▸ **What the task requires**
From the records below, copy every line that contains the word "shown".

▸ **Records for the exercise**
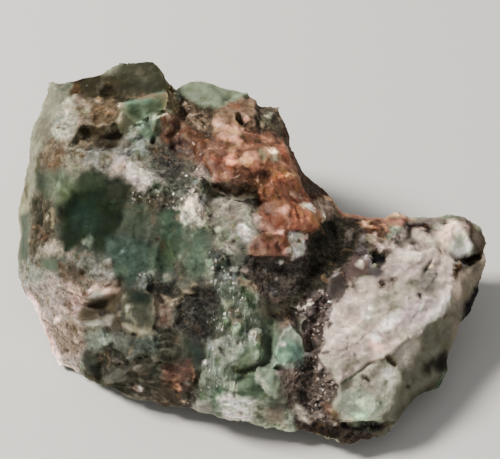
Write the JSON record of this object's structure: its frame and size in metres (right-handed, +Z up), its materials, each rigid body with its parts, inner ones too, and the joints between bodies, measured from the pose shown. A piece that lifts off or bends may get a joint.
--
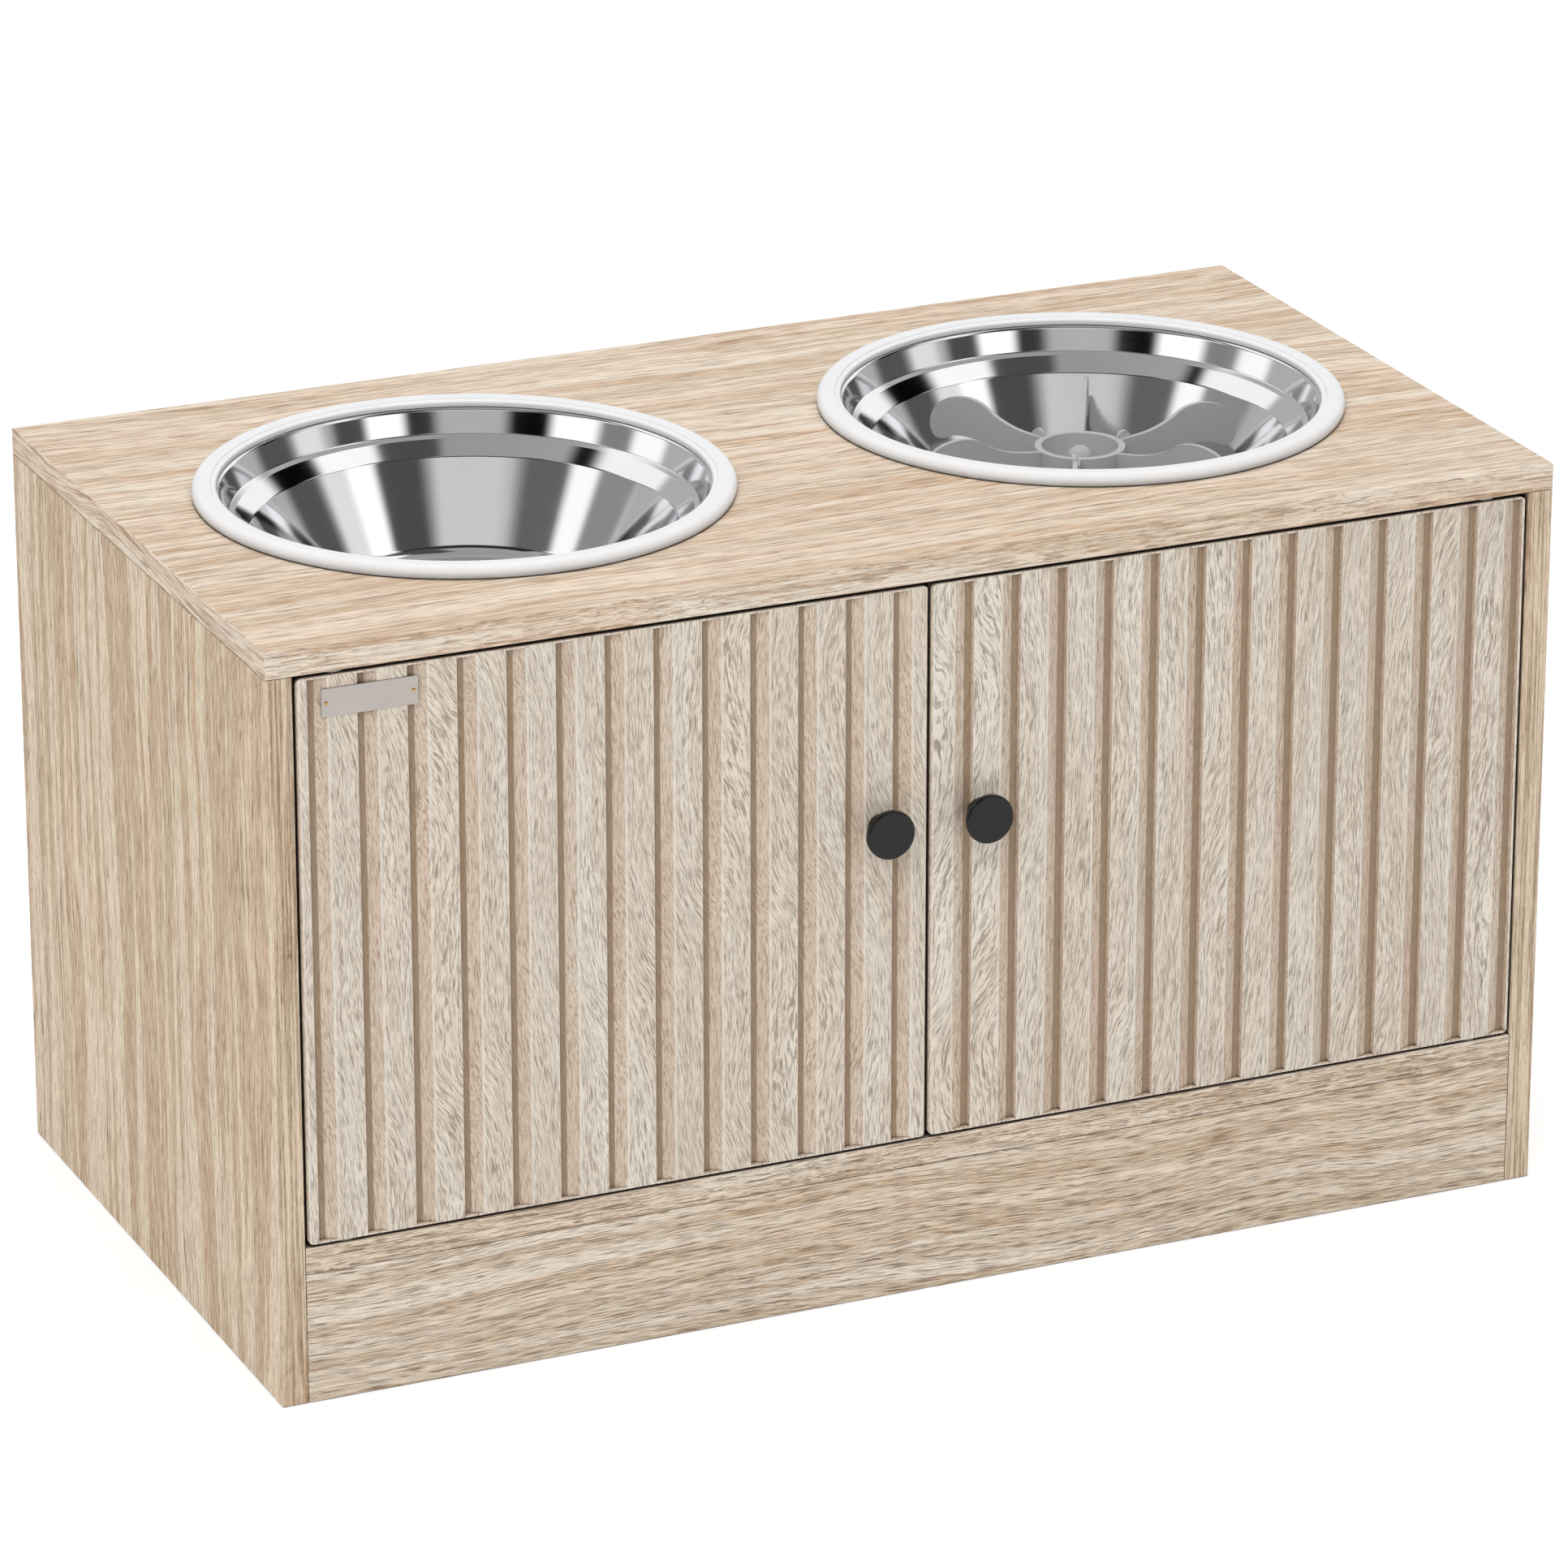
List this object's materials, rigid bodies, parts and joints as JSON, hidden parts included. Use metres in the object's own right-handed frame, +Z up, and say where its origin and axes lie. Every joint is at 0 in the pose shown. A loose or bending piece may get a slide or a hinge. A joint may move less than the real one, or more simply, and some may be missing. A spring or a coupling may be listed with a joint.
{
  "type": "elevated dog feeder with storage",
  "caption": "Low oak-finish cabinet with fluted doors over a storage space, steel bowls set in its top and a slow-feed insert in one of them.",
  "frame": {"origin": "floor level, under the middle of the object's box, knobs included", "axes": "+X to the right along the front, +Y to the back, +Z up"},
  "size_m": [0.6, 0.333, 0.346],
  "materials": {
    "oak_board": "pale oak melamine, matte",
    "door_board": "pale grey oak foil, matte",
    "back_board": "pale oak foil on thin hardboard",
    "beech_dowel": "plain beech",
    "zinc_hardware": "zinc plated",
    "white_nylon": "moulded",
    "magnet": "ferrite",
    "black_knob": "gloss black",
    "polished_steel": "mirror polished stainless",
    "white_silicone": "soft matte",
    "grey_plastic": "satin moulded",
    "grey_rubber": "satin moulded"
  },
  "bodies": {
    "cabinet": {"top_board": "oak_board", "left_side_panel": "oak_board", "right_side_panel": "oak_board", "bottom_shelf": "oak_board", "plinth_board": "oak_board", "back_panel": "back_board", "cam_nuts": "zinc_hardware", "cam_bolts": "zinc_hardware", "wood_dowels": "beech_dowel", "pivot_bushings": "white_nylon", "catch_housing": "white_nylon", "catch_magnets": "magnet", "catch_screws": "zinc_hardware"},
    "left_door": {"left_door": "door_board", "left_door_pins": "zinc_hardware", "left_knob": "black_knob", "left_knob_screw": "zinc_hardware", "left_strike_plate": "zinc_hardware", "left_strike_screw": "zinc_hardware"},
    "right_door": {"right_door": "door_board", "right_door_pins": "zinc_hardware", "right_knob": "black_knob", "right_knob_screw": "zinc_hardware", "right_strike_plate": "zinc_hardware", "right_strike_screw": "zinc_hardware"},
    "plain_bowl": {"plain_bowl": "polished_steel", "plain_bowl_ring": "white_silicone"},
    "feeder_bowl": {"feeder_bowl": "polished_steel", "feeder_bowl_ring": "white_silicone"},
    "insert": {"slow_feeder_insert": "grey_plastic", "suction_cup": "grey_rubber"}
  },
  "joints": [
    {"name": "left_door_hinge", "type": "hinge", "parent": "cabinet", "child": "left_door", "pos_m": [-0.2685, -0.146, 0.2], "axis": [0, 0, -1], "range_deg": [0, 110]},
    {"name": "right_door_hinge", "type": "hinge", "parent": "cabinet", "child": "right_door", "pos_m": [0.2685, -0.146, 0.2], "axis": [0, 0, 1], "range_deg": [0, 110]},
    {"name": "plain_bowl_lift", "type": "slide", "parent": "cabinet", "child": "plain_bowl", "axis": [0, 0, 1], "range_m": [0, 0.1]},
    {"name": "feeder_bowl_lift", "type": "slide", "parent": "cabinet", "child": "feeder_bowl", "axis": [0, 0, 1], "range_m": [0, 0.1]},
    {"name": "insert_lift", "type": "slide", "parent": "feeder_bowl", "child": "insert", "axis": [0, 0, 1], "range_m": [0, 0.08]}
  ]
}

▸ **Result of the task**
Write the JSON record of this object's structure: its frame and size in metres (right-handed, +Z up), its materials, each rigid body with its parts, inner ones too, and the joints between bodies, measured from the pose shown. A piece that lifts off or bends may get a joint.
List this object's materials, rigid bodies, parts and joints as JSON, hidden parts included. Use metres in the object's own right-handed frame, +Z up, and say where its origin and axes lie. Every joint is at 0 in the pose shown. A loose or bending piece may get a slide or a hinge. A joint may move less than the real one, or more simply, and some may be missing. A spring or a coupling may be listed with a joint.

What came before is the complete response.